REGISTRO DE AUDIENCIA PUBLICA REALIZADA EM REUNIAO CONJUNTA DAS COMISSÕES DE ASSUNTOS ECONOMICOS E DE ASSUNTOS SOCIAIS, SOBRE O BANCO DA TERRA, A CEDULA DA TERRA, A REFORMA AGRARIA E A POLITICA AGRICOLA, EPISODIO DA DETENÇÃO DE TRABALHADORES RURAIS LIGADOS AO MST NO ESTADO DO PARANA.

Autor
Eduardo Suplicy (PT - Partido dos Trabalhadores/SP)
Nome completo: Eduardo Matarazzo Suplicy
Casa
Senado Federal
Tipo
Discurso
Resumo por assunto
REFORMA AGRARIA.:
  • REGISTRO DE AUDIENCIA PUBLICA REALIZADA EM REUNIAO CONJUNTA DAS COMISSÕES DE ASSUNTOS ECONOMICOS E DE ASSUNTOS SOCIAIS, SOBRE O BANCO DA TERRA, A CEDULA DA TERRA, A REFORMA AGRARIA E A POLITICA AGRICOLA, EPISODIO DA DETENÇÃO DE TRABALHADORES RURAIS LIGADOS AO MST NO ESTADO DO PARANA.
Publicação
Publicação no DSF de 25/06/1999 - Página 16671
Assunto
Outros > REFORMA AGRARIA.
Indexação
  • REGISTRO, AUDIENCIA PUBLICA, COMISSÃO DE ASSUNTOS ECONOMICOS, COMISSÃO DE ASSUNTOS SOCIAIS (CAS), ASSUNTO, REFORMA AGRARIA, BANCO DA TERRA, POLITICA AGRICOLA, PARTICIPAÇÃO, PRESIDENTE, INSTITUTO NACIONAL DE COLONIZAÇÃO E REFORMA AGRARIA (INCRA), REPRESENTANTE, SOCIEDADE CIVIL, MOVIMENTO TRABALHISTA, SEM-TERRA.
  • REGISTRO, REQUERIMENTO, PUBLICAÇÃO, NOTAS TAQUIGRAFICAS, AUDIENCIA PUBLICA, ENCAMINHAMENTO, PRESIDENTE DA REPUBLICA, SOLICITAÇÃO, AUDIENCIA, REPRESENTANTE, SOCIEDADE CIVIL, DEFESA, REFORMA AGRARIA, DESENVOLVIMENTO AGRICOLA.
  • DENUNCIA, DESRESPEITO, DIREITOS HUMANOS, GOVERNO ESTADUAL, ESTADO DO PARANA (PR), CONFLITO, SEM-TERRA.
  • SOLICITAÇÃO, TRANSCRIÇÃO, ARTIGO DE IMPRENSA, PERIODICO, CAROS AMIGOS, DENUNCIA, VIOLENCIA, GOVERNO ESTADUAL, ESTADO DO PARANA (PR), VITIMA, SEM-TERRA.
  • CRITICA, JORNAL, O ESTADO DE S.PAULO, ESTADO DE SÃO PAULO (SP), MANIPULAÇÃO, OPINIÃO PUBLICA, OPOSIÇÃO, MOVIMENTO TRABALHISTA, SEM-TERRA.
  • APREENSÃO, REDUÇÃO, ASSENTAMENTO RURAL, NECESSIDADE, GOVERNO FEDERAL, AGILIZAÇÃO, REFORMA AGRARIA.

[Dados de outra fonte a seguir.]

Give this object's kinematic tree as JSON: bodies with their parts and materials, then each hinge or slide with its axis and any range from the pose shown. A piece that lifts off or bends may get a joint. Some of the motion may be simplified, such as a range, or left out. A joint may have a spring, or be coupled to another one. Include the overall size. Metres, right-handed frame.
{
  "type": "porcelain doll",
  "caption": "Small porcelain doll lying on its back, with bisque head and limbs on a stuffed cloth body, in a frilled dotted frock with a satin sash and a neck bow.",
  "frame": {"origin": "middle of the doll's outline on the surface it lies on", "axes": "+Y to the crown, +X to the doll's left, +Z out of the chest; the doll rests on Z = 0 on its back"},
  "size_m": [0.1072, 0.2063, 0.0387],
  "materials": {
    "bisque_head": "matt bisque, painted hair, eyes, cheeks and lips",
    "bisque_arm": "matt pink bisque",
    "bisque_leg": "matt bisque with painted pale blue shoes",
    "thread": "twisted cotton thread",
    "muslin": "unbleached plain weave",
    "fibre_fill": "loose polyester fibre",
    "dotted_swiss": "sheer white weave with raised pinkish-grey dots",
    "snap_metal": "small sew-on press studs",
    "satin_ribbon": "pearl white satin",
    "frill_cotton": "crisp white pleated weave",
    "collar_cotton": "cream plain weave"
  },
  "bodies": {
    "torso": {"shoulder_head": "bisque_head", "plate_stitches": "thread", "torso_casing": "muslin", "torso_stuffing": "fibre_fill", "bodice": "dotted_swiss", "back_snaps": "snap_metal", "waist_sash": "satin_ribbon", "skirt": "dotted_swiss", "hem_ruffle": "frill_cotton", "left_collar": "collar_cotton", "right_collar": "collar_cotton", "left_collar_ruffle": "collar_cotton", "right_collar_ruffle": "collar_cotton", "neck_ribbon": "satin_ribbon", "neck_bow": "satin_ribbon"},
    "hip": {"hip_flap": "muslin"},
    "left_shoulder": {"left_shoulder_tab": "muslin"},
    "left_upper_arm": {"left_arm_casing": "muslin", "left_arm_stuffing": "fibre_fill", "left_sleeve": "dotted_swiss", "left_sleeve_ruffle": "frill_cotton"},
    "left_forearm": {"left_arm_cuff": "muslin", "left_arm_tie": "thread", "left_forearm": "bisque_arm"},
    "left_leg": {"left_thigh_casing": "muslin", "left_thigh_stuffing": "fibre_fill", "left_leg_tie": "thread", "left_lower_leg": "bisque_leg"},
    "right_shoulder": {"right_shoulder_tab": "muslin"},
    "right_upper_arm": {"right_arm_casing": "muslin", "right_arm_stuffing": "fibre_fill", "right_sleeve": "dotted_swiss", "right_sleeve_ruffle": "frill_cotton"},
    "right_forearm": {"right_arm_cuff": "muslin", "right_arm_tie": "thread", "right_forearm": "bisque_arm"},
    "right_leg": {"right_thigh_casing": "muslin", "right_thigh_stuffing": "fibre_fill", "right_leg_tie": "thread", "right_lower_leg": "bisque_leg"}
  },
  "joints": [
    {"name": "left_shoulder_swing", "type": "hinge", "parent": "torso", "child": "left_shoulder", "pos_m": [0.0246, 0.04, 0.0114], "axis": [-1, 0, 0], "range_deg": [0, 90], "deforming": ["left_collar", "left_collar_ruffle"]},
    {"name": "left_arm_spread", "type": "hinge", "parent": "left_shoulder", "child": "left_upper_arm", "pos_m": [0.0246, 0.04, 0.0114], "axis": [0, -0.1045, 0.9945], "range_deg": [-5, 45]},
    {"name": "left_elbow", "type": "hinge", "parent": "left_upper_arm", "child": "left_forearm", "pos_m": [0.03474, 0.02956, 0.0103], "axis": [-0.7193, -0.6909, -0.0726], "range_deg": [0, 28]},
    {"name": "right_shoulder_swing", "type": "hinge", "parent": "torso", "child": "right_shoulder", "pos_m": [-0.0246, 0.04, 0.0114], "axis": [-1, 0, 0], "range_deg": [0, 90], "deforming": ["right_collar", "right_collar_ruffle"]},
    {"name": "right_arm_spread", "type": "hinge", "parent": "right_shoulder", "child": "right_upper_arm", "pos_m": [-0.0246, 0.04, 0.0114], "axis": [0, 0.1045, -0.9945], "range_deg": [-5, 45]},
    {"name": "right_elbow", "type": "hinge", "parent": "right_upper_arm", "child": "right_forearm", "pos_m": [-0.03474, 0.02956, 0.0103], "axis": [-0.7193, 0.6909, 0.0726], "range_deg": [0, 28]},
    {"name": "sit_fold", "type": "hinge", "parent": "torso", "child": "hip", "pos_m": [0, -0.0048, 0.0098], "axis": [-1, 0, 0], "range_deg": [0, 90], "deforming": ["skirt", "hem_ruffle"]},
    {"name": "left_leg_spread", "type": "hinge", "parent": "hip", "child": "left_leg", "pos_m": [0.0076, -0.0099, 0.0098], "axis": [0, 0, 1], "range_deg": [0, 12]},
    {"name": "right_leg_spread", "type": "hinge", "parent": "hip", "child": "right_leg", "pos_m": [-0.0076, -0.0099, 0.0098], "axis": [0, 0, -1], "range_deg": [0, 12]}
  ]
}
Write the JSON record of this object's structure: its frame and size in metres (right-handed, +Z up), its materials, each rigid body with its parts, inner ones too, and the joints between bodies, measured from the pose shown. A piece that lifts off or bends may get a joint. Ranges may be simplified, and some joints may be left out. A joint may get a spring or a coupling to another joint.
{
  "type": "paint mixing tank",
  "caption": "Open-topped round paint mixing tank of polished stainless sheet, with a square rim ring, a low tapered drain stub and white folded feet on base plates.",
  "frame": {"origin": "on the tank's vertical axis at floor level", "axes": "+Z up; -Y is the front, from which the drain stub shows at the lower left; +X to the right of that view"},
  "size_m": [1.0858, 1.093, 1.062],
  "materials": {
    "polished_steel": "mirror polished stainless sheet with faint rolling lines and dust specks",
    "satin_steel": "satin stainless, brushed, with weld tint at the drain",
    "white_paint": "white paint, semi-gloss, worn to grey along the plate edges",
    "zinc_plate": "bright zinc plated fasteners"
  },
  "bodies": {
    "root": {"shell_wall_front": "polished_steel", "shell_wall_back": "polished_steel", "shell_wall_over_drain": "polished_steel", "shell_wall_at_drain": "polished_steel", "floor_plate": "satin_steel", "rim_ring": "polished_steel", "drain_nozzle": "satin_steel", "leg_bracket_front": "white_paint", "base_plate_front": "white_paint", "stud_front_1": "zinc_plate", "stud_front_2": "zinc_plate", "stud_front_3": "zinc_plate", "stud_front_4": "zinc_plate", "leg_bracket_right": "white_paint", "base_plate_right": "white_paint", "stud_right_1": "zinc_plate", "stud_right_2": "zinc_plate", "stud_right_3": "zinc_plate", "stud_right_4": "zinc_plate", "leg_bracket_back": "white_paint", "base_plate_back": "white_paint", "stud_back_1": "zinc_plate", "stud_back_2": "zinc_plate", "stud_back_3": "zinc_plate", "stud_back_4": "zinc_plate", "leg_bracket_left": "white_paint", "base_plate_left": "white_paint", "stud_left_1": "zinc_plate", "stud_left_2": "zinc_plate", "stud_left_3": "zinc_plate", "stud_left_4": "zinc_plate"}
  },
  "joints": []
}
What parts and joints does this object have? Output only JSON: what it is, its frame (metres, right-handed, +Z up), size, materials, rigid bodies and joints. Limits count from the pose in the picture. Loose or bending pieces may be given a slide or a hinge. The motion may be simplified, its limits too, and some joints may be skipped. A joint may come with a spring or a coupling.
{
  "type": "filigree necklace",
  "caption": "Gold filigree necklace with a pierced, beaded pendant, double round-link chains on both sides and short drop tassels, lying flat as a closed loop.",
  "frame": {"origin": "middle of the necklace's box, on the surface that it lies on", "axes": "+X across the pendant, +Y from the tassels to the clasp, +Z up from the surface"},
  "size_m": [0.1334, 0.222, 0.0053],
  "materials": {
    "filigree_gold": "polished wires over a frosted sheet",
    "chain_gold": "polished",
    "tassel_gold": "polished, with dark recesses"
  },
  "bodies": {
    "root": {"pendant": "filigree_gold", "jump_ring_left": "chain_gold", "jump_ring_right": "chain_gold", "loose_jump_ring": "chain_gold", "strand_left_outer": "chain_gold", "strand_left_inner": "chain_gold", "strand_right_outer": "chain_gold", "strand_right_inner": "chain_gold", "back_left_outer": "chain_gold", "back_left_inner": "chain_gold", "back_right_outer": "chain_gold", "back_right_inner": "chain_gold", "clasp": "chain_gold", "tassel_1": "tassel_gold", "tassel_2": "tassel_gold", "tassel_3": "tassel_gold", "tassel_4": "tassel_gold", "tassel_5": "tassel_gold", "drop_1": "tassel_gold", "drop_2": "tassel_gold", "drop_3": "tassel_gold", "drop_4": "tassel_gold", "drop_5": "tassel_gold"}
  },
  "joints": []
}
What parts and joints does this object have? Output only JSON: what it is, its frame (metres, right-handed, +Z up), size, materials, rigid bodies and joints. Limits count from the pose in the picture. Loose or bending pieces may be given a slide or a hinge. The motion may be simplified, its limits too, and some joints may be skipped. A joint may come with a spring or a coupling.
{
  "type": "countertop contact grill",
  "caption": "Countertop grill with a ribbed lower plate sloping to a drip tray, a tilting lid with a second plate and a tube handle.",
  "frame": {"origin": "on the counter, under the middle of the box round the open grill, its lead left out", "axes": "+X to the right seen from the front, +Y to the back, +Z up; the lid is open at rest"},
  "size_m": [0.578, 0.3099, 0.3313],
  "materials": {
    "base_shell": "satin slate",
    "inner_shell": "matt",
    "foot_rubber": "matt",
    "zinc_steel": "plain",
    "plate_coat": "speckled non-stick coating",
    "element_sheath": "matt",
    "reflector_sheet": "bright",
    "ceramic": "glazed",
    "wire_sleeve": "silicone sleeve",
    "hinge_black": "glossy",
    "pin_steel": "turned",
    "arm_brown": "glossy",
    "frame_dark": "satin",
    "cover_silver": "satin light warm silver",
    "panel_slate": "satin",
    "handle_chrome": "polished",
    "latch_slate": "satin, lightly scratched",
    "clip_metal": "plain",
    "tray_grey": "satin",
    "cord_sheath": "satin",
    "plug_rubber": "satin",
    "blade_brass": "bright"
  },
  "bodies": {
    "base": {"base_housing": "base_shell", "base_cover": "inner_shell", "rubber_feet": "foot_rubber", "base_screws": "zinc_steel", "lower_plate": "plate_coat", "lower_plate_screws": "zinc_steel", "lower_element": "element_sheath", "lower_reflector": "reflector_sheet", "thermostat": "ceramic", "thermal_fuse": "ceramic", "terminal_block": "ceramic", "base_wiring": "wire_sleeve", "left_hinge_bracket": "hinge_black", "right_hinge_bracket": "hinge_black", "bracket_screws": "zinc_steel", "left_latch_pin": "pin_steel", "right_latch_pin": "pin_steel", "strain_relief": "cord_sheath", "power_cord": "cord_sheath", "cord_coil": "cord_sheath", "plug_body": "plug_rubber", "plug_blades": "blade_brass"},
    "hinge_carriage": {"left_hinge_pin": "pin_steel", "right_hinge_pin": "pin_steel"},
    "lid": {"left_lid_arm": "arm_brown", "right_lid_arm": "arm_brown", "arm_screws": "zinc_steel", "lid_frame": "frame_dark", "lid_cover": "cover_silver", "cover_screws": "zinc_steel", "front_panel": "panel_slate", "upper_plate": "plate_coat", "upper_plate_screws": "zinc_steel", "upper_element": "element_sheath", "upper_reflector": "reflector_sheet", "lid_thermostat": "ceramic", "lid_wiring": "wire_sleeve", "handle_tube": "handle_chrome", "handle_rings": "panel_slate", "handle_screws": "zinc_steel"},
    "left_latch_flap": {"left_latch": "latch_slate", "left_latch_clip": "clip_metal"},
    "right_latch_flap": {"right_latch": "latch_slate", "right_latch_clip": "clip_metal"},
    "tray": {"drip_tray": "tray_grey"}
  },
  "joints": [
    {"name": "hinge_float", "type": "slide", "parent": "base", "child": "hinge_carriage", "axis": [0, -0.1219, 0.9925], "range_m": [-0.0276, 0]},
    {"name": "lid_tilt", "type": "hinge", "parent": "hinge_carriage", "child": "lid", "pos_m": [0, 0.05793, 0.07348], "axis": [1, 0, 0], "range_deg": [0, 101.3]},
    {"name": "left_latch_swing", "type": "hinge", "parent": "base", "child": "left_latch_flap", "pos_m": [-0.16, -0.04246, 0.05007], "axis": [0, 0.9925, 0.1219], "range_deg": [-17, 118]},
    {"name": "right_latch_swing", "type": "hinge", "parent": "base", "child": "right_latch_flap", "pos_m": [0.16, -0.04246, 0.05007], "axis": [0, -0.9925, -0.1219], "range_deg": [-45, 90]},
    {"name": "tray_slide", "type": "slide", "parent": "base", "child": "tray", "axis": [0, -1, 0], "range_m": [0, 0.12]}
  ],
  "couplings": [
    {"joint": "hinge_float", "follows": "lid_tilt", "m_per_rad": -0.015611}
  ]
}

O SR. EDUARDO SUPLICY (Bloco/PT-SP. Pronuncia o seguinte discurso. Sem revisão do orador.) - Sr. Presidente, Senador Ademir Andrade, Srªs e Srs. Senadores, gostaria de registrar que, ontem, em reunião conjunta da Comissão de Assuntos Econômicos e da Comissão de Assuntos Sociais, tivemos uma audiência pública a respeito da Cédula da Terra, do Banco da Terra, das questões relativas à reforma agrária e à política agrícola, quando estiveram presentes, representando o Ministro Raul Jungmann, o Presidente do INCRA, Nelson Borges Gonçalves, bem como os representantes do Fórum Nacional pela Reforma Agrária e pela Justiça no Campo.  

Houve um debate do mais alto nível, conforme qualificado por Nelson Borges Gonçalves, Presidente do INCRA, que contou ainda com os seguintes debatedores: Dom Tomás Balduíno, Presidente da Comissão Pastoral da Terra; o representante da Associação Brasileira de Reforma Agrária; José Jerônimo Brumatti, Vice-Presidente da Confederação Nacional dos Trabalhadores na Agricultura - Contag; Roberto Baggio, pelo Movimento dos Trabalhadores Rurais Sem Terra; João Batista da Fonseca, representando o Movimento de Libertação dos Sem Terra e o Sr. Aurélio Vianna Júnior, representando a Rede Brasil.  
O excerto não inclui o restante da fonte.